Say I have a coworker who has repeatedly come up with solutions to problems that were giving me a real hard time, Say, too, that said coworker mentions that they’re coming up on their third strike for a problem at work: they’ve been given a couple of warnings, and if it happens again, they’ll be fired. And I sit there and empathize with a sympathetic ear, and a week later they get fired. And as I’m again sitting there and empathizing with a sympathetic ear at the bar, a mutual acquaintance of ours comes over and hears the story and his eyes go wide as saucers as he says (a) he was in the same kind of situation a month ago, but (b) I let him know how to solve the problem. What happens next? Does someone at the table now want to [checks notes] stab me in the eye with a fork?
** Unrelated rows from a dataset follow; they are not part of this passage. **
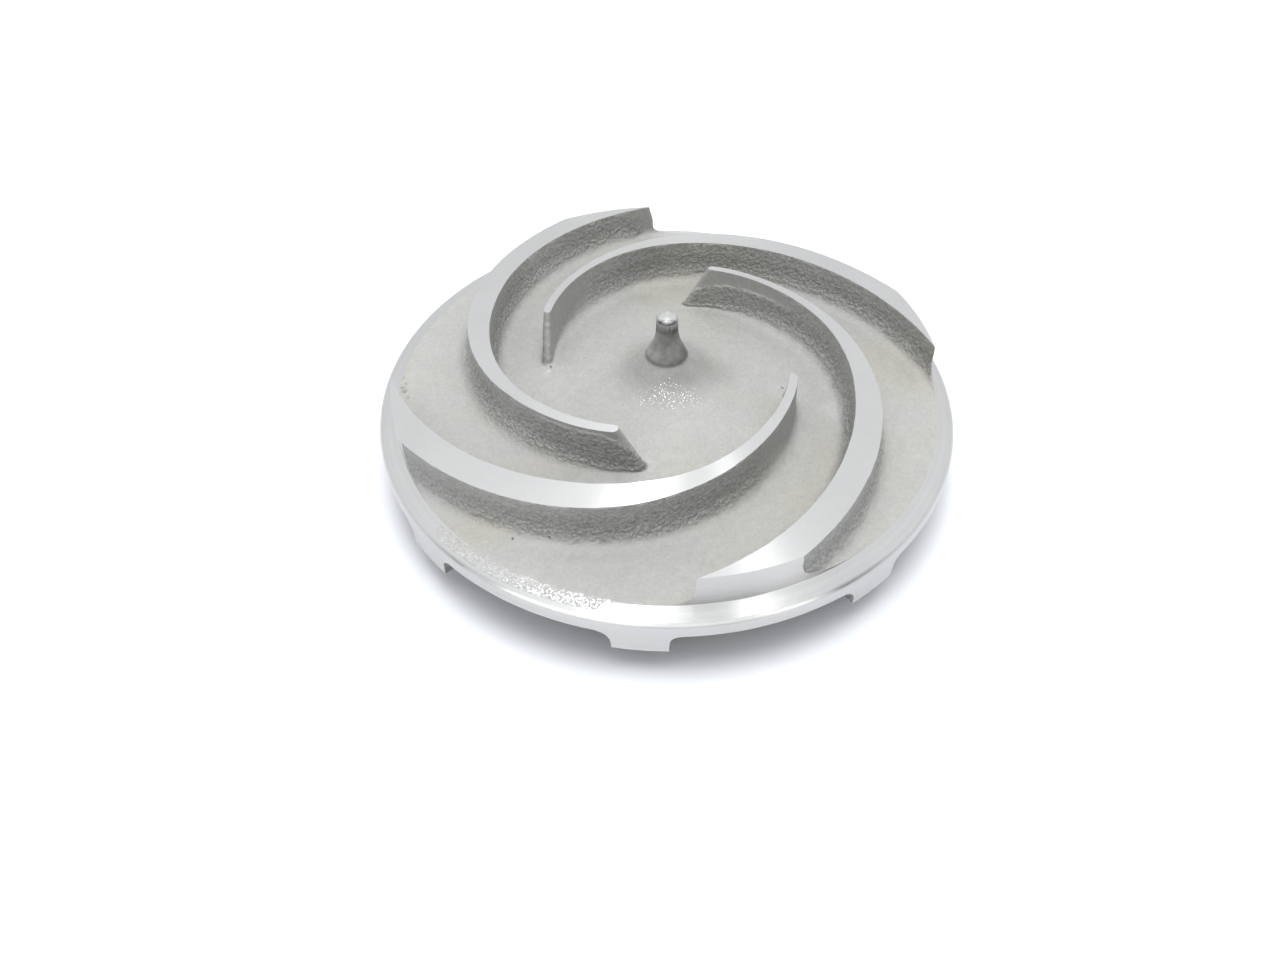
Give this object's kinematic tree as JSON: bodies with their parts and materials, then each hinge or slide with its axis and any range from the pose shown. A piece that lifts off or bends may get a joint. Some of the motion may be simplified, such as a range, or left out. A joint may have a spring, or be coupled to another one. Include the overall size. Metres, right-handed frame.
{
  "type": "pump impeller",
  "caption": "Semi-open centrifugal pump impeller: a cast steel disc with backward-curved vanes, a centre nose, a turned rim, pump-out vanes on its back and a rear hub with a blind shaft socket.",
  "frame": {"origin": "on the impeller's axis, in the plane of the rear hub's face that it stands on", "axes": "+Z along the axis, from the rear hub towards the nose on the inlet side"},
  "size_m": [0.2032, 0.2032, 0.0589],
  "materials": {
    "stainless_casting": "blasted and turned satin"
  },
  "bodies": {
    "root": {"impeller_casting": "stainless_casting"}
  },
  "joints": []
}
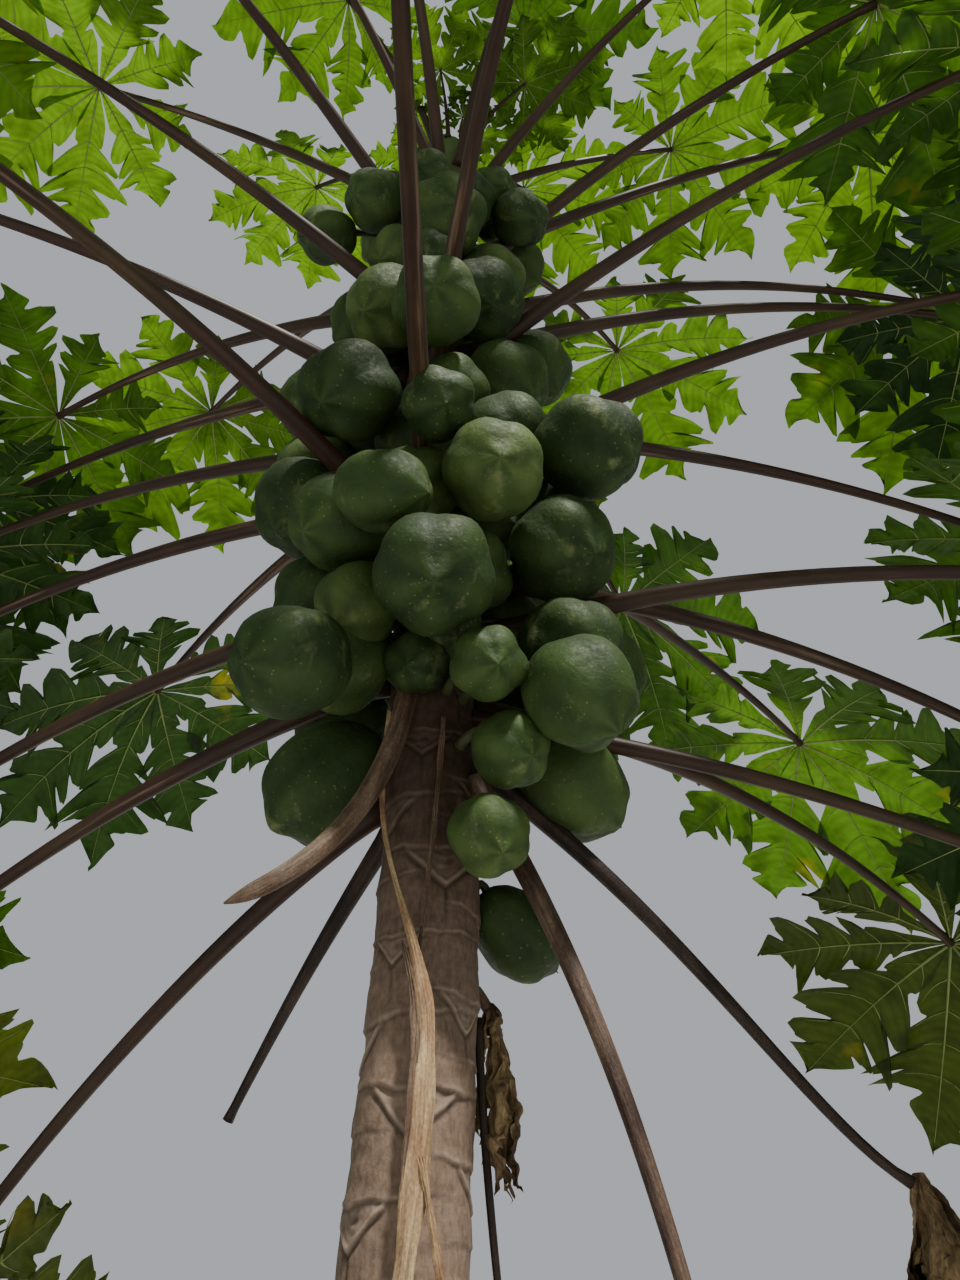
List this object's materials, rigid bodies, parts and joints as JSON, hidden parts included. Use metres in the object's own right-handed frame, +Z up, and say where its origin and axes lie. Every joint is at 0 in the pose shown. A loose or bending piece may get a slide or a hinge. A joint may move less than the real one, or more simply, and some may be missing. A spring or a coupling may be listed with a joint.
{
  "type": "papaya tree",
  "caption": "Tall fruiting papaya tree: a scarred bare stem, a dense column of green fruit and a spiral crown of long-stalked lobed leaves, with a few dry stalks.",
  "frame": {"origin": "the middle of the flat cut under the stem, at ground level", "axes": "+Z up the stem; -Y towards the side that the picture was taken from, +X to its right"},
  "size_m": [2.7496, 2.6803, 4.2606],
  "materials": {
    "bark": "matte",
    "leaf": "satin",
    "fruit": "satin",
    "dry": "matte"
  },
  "bodies": {
    "root": {"trunk": "bark", "leaf_01": "dry", "leaf_02": "dry", "leaf_03": "leaf", "leaf_04": "leaf", "leaf_05": "dry", "leaf_06": "leaf", "leaf_07": "leaf", "leaf_08": "leaf", "leaf_09": "leaf", "leaf_10": "leaf", "leaf_11": "leaf", "leaf_12": "leaf", "leaf_13": "leaf", "leaf_14": "leaf", "leaf_15": "leaf", "leaf_16": "leaf", "leaf_17": "leaf", "leaf_18": "leaf", "leaf_19": "leaf", "leaf_20": "leaf", "leaf_21": "leaf", "leaf_22": "leaf", "leaf_23": "leaf", "leaf_24": "leaf", "leaf_25": "leaf", "leaf_26": "leaf", "leaf_27": "leaf", "leaf_28": "leaf", "leaf_29": "leaf", "leaf_30": "leaf", "leaf_31": "leaf", "leaf_32": "leaf", "leaf_33": "leaf", "leaf_34": "leaf", "leaf_35": "leaf", "leaf_36": "leaf", "leaf_37": "leaf", "leaf_38": "leaf", "leaf_39": "leaf", "leaf_40": "leaf", "leaf_41": "leaf", "leaf_42": "leaf", "leaf_43": "leaf", "leaf_44": "leaf", "dry_stalk": "dry", "dry_strip": "dry", "withered_leaf": "dry", "fruit_01": "fruit", "fruit_02": "fruit", "fruit_03": "fruit", "fruit_04": "fruit", "fruit_05": "fruit", "fruit_06": "fruit", "fruit_07": "fruit", "fruit_08": "fruit", "fruit_09": "fruit", "fruit_10": "fruit", "fruit_11": "fruit", "fruit_12": "fruit"}
  },
  "joints": []
}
So amazingly context matters!

Yeah, “why don’t you just” can be the advice of a mentor or respected co-worker going into collaborative brainstorming mode, it could be condescension or hubris, it could be honest engagement in learning, someone just not listening, and it can be crossed communication wires hearing a request for intellectual engagement of some sort when the point was a feelings interaction. I usually experience the honest engagement. YMMV.

Probably a good rule of thumb is not to offer advice unless it is clearly wanted. And to not be afraid to ask if it is wanted if we aren’t sure. Even when we are the relative experts.

Who asked you?

:wink:

Agreed.

Also, one thing that is really hard to gauge is: how many people, before me, might have suggested this? Imagine you’re digging a hole next to a public footpath, and you’ve already figured out your tools and approach and you’ve dug a thousand holes in your lifetime and you’re pretty good at it. If everyone who walks by says “Why don’t you just use the pick and shovel instead of the post-holer?”, “Why don’t you just grip the spade like this instead of like that?”, “Why don’t you just get inside the hole and dig it from the bottom upwards?” etc. That’s going to become tiresome and unwelcome really fast.

Well played. :grinning:

Personally when digging a hole I don’t grip. I gripe.

Why don’t you just shut your yap and concentrate on digging? It’ll get done faster!